Investing is often seen as something reserved for people with large amounts of money. Many assume you need thousands of dollars to begin, but the truth is you can start building wealth with as little as $100. The key is to understand your options, set realistic goals, and use strategies that maximize growth while minimizing risk. Starting small is not a limitation. It is an opportunity to learn, develop discipline, and build a foundation for long‑term success.
Beginning with $100 allows you to test the waters without overwhelming your finances. It is a manageable amount that encourages consistency and helps you develop the habit of investing. Over time, small contributions add up. For example, investing $100 monthly in a diversified portfolio can grow significantly thanks to compound interest. The earlier you start, the more time your money has to work for you.
Define Your Goals
Before investing, clarify what you want to achieve. Goals provide direction and help you choose the right investment vehicles.
- Short‑term goals might include saving for a vacation or building an emergency fund.
- Medium‑term goals could involve preparing a down payment for a house.
- Long‑term goals often focus on retirement or wealth accumulation.
Knowing your goals ensures your investment choices align with your timeline and risk tolerance.
Choose the Right Account
To invest, you need an account. Options include brokerage accounts, retirement accounts, or investment apps. Many platforms now allow you to start with low minimums, making them accessible for beginners. Look for accounts with no or low fees, user‑friendly interfaces, and educational resources.
Explore Investment Options
With $100, you may not buy individual stocks of large companies, but you can still access diversified investments.
- Exchange‑traded funds (ETFs) pool money to buy a basket of stocks or bonds, offering diversification at a low cost.
- Index funds track major market indexes like the S&P 500, providing broad exposure.
- Fractional shares allow you to buy portions of expensive stocks, making them accessible with small amounts.
These options let you spread risk and participate in market growth without needing large sums.
Understand Risk
All investments carry risk. Stocks can fluctuate, bonds may offer lower returns, and funds vary in performance. The key is balancing risk with reward. Diversification reduces exposure to individual company failures, while long‑term investing helps smooth out short‑term volatility. Accepting that risk is part of investing prepares you for the journey ahead.

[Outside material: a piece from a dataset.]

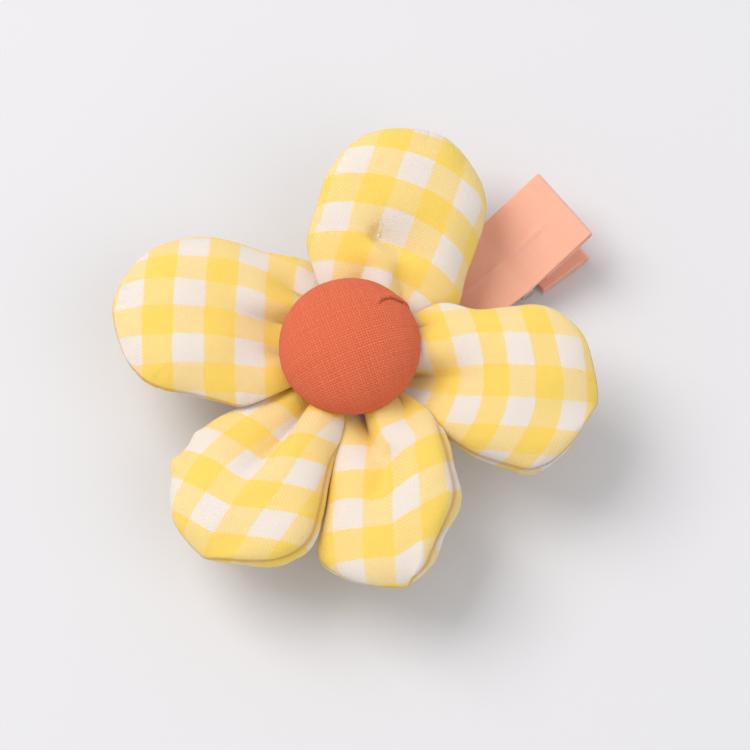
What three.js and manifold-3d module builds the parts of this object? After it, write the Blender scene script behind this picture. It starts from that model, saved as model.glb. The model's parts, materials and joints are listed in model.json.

Start with Simple Strategies
Beginners should focus on straightforward approaches. Complex trading or speculative investments can be risky with limited funds. Instead, consider beginner index fund strategies, which emphasize low‑cost, diversified funds that mirror the overall market. This approach is simple, effective, and proven to deliver solid returns over time.
Automate Contributions
Consistency is more important than size. Automating contributions ensures you invest regularly, building discipline and taking advantage of dollar‑cost averaging. This strategy involves investing fixed amounts at regular intervals, reducing the impact of market fluctuations. Over time, automation turns investing into a habit rather than a chore.
Use Educational Resources
Investing with $100 is not just about growing money. It is also about learning. Many platforms provide tutorials, articles, and videos to help beginners understand concepts like diversification, compound interest, and risk management. Taking advantage of these resources builds confidence and prepares you for larger investments in the future.
Monitor Progress
Even small investments deserve attention. Review your portfolio regularly to ensure it aligns with your goals. Avoid checking too often, as short‑term fluctuations can cause unnecessary stress. Focus on long‑term growth and adjust strategies as your financial situation evolves.
Common Mistakes to Avoid
- Chasing quick profits through speculative trading often leads to losses.
- Ignoring fees can erode returns, especially with small investments.
- Lack of diversification increases risk if all money is placed in one stock.
- Inconsistent contributions limit growth potential.
Avoiding these mistakes helps you maximize the value of your $100 investment.
The Power of Compounding
Compounding is the process of earning returns on both your initial investment and the returns it generates. Even small amounts grow significantly over time. For example, investing $100 monthly at an average annual return of 7 percent can grow to more than $120,000 in 30 years. Starting early, even with small amounts, makes a huge difference.
Long-Term Benefits
Starting with $100 builds more than financial growth. It develops discipline, teaches valuable lessons, and creates momentum. As your income grows, you can increase contributions, but the habits formed early remain. Investing small amounts consistently is the foundation of wealth building.
Investing with just $100 is not only possible but also powerful. By defining goals, choosing the right account, exploring diversified options, and focusing on simple strategies, you can begin your investment journey confidently. Automation, education, and discipline ensure your money grows steadily over time. The amount may be small, but the lessons and habits you build are invaluable. With patience and consistency, your $100 investment can become the cornerstone of long‑term financial success.